The New Republic's tenacious media reporter Gabriel Sherman, has finally delivered a much-anticipated story
on the the Washington "Post Apocalypse." Sherman, a take-down specialist whose March 2009 cover story
helped define Politico's reputation, diagnoses the
Post's troubles over a tough handful of years. He digs up old scandals and reports some new ones to
explain what he calls "the messy decline of a great newspaper." Before the media-debate hits, here are the highlights of the 4,700-word bombshell.

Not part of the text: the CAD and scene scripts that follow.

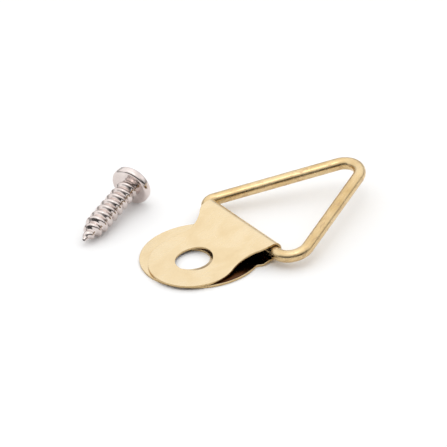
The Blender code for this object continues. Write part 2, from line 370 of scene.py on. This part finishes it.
painted_shade_by_hole = level_of(sheet_finish, blank_axes.outputs["X"], *painted_shade_hole_reach, 0, 1)
painted_shade_by_fold = level_of(sheet_finish, blank_axes.outputs["X"], *painted_shade_fold_reach, 0, 1)
# Painted shade: the inner side darkens towards the near side past the hole and all through the
# fold, standing in for the gap's shade and dark reflection
painted_gap_shade = sum_of(sheet_finish, painted_shade_by_side, painted_shade_by_hole, "MULTIPLY")
painted_gap_shade = sum_of(sheet_finish, painted_gap_shade, painted_shade_by_fold, "MAXIMUM")
painted_gap_shade = sum_of(sheet_finish, painted_gap_shade, inner_side.outputs["Fac"], "MULTIPLY")
# The dark brown here is painted shade, not the metal's own colour
colour = mix_of(sheet_finish, painted_gap_shade, gold, (0.085, 0.03, 0.008))
colour = mix_of(sheet_finish, cut_edge.outputs["Fac"], colour, (0.60, 0.43, 0.22))
links.new(colour, shader.inputs["Base Color"])
cloud_roughness = level_of(sheet_finish, clouds, 0.3, 0.75, 0.20, 0.30)
line_roughness = level_of(sheet_finish, rolling, 0.35, 0.7, -0.02, 0.04)
links.new(sum_of(sheet_finish, cloud_roughness, line_roughness), shader.inputs["Roughness"])
bump_of(sheet_finish, shader, (
    (clouds, 0.012 * mm), (rolling, 0.0006 * mm), (specks, 0.0004 * mm),
))
print(sheet_finish.name, len(sheet_finish.node_tree.nodes), "nodes")

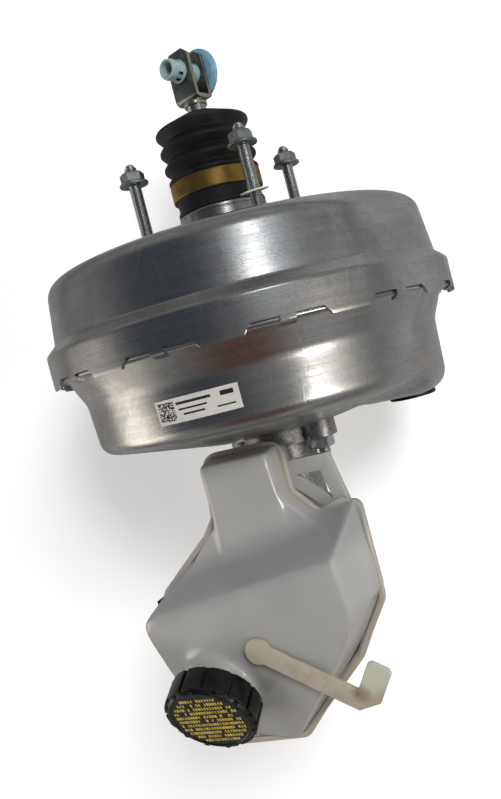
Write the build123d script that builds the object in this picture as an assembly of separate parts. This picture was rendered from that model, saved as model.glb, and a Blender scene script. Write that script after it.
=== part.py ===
from build123d import *
import math
import os

# Vacuum brake booster with its tandem master cylinder and fluid reservoir.
# Millimetres. The origin is the centre of the rear mounting face. +Y points
# back to the pedal, +Z up to the filler cap, +X right as seen from the pedal.
# Turned pieces are drawn as (radius, y) corners and turned about the Y axis.

# Fits and clearances
RUNNING = 0.06            # radial, shaft in its bore
SEATED = 0.05             # between seated rings and their housings
CLEAR = 0.3               # between pieces that move past each other

# Booster shells
SHEET = 1.6
NECK_RADIUS = 28.4
NECK_STEP = 24.6
NECK_STEP_ROOT = 0.3
NECK_STEP_BEND = 2.0
NECK_TOP_RADIUS = 25.6
NECK_LENGTH = 44.0
NECK_BEND = 3.0
BAND_RADIUS = 129.0
DRUM_RADIUS = BAND_RADIUS - 10.4
DRUM_CORNER = 10.2
DRUM_DEPTH = 36.2
DRUM_FLARE = 4.0
BAND_START = 42.2
BAND_END = 62.3
BAND_BEND = 3.5
DRUM_BEND = 2.0

# Crimp round the band
CRIMP_COUNT = 12
CRIMP_CUT = 12.0
NOTCH_DEPTH = 5.1
NOTCH_WIDTH = 36.8
SKIRT_SLANT = 4.9
LANCE_ANGLE = 3.6
LANCE_DROP = 5.4
LANCE_ROOT = 0.5
LANCE_BEND = 0.6
LANCE_TIP_RADIUS = BAND_RADIUS - 5.4

# Front shell
FLANGE_RADIUS = BAND_RADIUS - SHEET - CLEAR
FLANGE_GAP = 0.4
THROAT_RADIUS = FLANGE_RADIUS - 6.3
WAIST_RADIUS = THROAT_RADIUS - 7.6
WAIST_DEPTH = 76.0
FRONT_RADIUS = WAIST_RADIUS - 1.6
FRONT_RIM = 106.8
FRONT_FACE = 119.0
FACE_RADIUS = 48.0
FRONT_CORNER = 9.0
WAIST_BEND = 14.0
THROAT_BEND = 2.5
FACE_BEND = 8.0

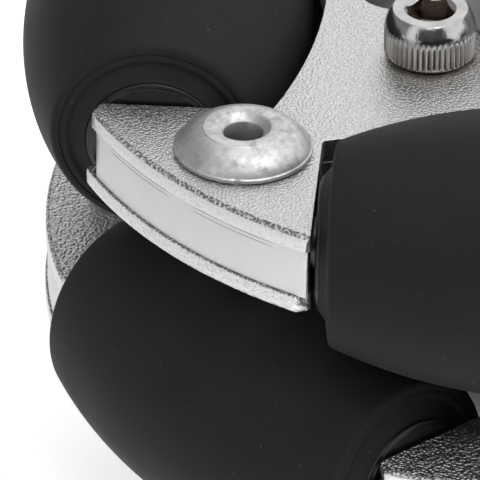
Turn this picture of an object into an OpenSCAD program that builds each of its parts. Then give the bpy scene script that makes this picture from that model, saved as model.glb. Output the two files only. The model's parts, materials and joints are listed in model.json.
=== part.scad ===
// Double-row omni wheel: two identical riveted rows of four barrel rollers,
// set face to face on one flanged hub and turned by half a roller pitch.
// Axle along Z, origin on the axle midway between the rows, millimetres.

/* [Wheel] */
// Distance from the floor of a slot to the roller's barrel
floor_gap = 1.3; // [1:0.1:2]
// How far the plates stay inside the rolling circle
rim_drop = 2.2; // [1.8:0.1:2.6]
// Gap between the rivets of a row and the rollers of the other row
tail_gap = 1.3; // [1:0.1:2.5]
// Least gap between the two rows' rollers, measured along the axle
cross_gap = 0.5; // [0.4:0.05:1]

/* [Rollers] */
// Largest diameter of a roller
roller_d = 26.8; // [25:0.1:28]
// Gap between the end of the rubber and the end of the core
tread_setback = 0.35; // [0.2:0.05:1]
// Radius of the rounded rim of the barrel
rim_r = 0.9; // [0.4:0.1:1.5]
// How far the tapered shoulder of the rubber stands past the rim
shoulder_len = 0.9; // [0.4:0.1:1]
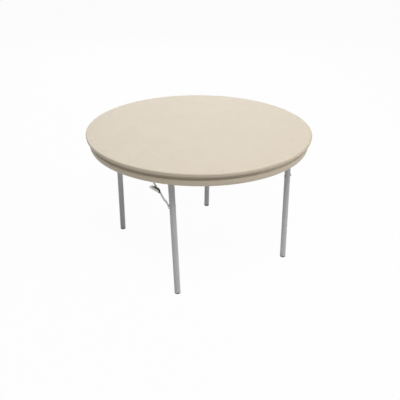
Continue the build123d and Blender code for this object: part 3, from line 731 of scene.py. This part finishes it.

- Salongate The controversial "salons"
were Post Publisher Katharine Weymouth's idea. She had pushed them
since long before she became publisher but was met with internal
resistance. "[P]rivately, the scandal had left the newsroom questioning
judgment of both Weymouth and Marcus Brauchli, the paper's new editor."
- Weymouth Internally Unpopular
A parade of Post editors and writers complain to Sherman about
Weymouth, who refused to work on the paper's editorial side before
taking over. Says star reporter Walter Pincus, "Literally, she only
knew five or six of us."
- Identity Crisis Sherman argues
the Post's biggest problem is that it lacks a clear identity, unlike
competitors New York Times and Wall Street Journal. "It can’t go completely local because the local news in Washington is,
in many respects, national; and its status as the paper of record for
national politics is under assault from numerous
competitors--competitors it isn’t clear the Post can defeat."
- The Search for an Editor
Before Weymouth tapped Marcus Brauchli of the Wall Street Journal to
lead as executive editor, others considers were Newsweek's Jon Meacham,
foreign affairs columnist David Ignatius, and New York Times deputy
managing editor Jon Landman. Staffers call Brauchli "Count Brauchula"
and suggest he got the job by impressing Weymouth when, while she was
driving him to the Post offices, he calmly removed a spider from her
- Web Versus Print Turf War Sherman surveys the
internal debate between print staffers calling for substantive national
and foreign coverage versus web staffers demanding Politico-style
obsessive beltway coverage. He says the web side is winning, citing the
Post's mobilization of a 25-person war room to cover the White House
party crashers. One print staffer complains, "If I were to call a
similar meeting on Al Qaeda’s recruitment in
the U.S., you know what I would get? I might get two people there." A
web staffer counters, "At the Post, the Neanderthals won."